FOR IMMEDIATE RELEASE 09/07/2016
State Not Liable for Municipal Retirement System Financial Obligations
By Representative Jim Murphy
In response to my request, the Attorney General has clarified the question of liability for Municipal Retirement systems in Texas that are overseen by the State Legislature. In opinion KP-0112, the Attorney General summarizes that "The State is not required to assume liability when a municipal retirement system created under Title 109 of the Texas Civil Statutes is unable to meet its financial obligations."
We expect the Legislature will take due notice of the Attorney General's opinion. Now that we've cleared this up and determined that cities are solely financially responsible for their pension systems, it is time for our antiquated system to change. Since the state is not going to be providing any funding, it should allow the cities to determine the expenses for which they are responsible. Very simply, it is time to send these local plans home.

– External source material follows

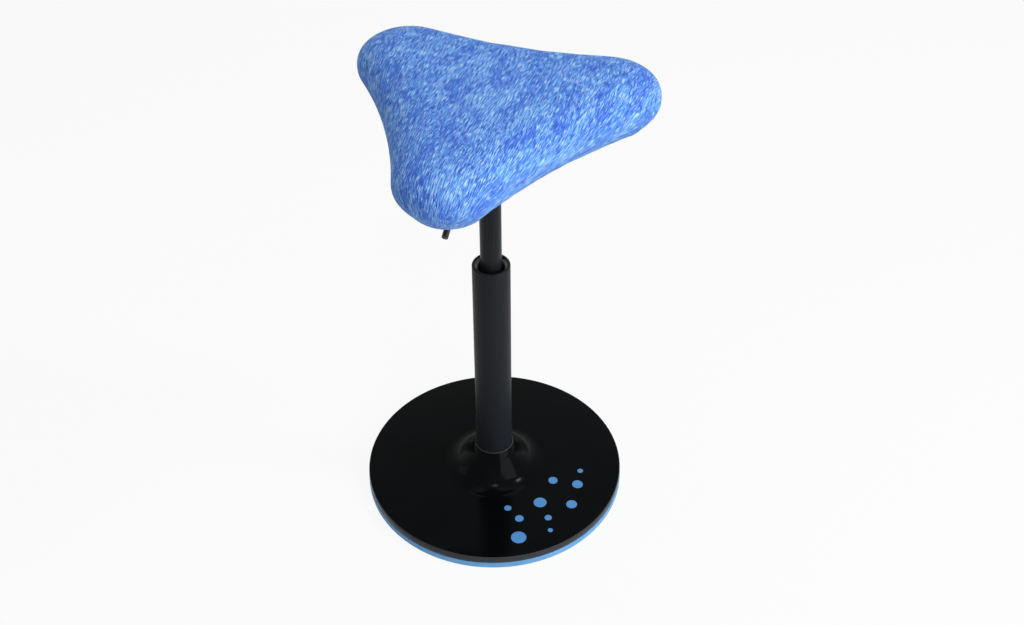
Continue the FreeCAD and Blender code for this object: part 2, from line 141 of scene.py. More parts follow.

As of 2015, Texas has thirteen local retirement systems controlled by state statute, with their provisions located in Title 109. These thirteen systems have "their contribution rates, benefit levels and the composition of their board of trustees set in state statute," according to the Texas Pension Review Board. When challenges put municipalities at risk for defaulting, the role played by the State Legislature in these specific municipal retirement systems does not carry the burden of liability for the State.
State Representative Jim Murphy represents District 133, West Houston. First elected in 2006, Murphy serves as Chairman of the House Committee on Corrections and is a member of the Ways & Means Committee.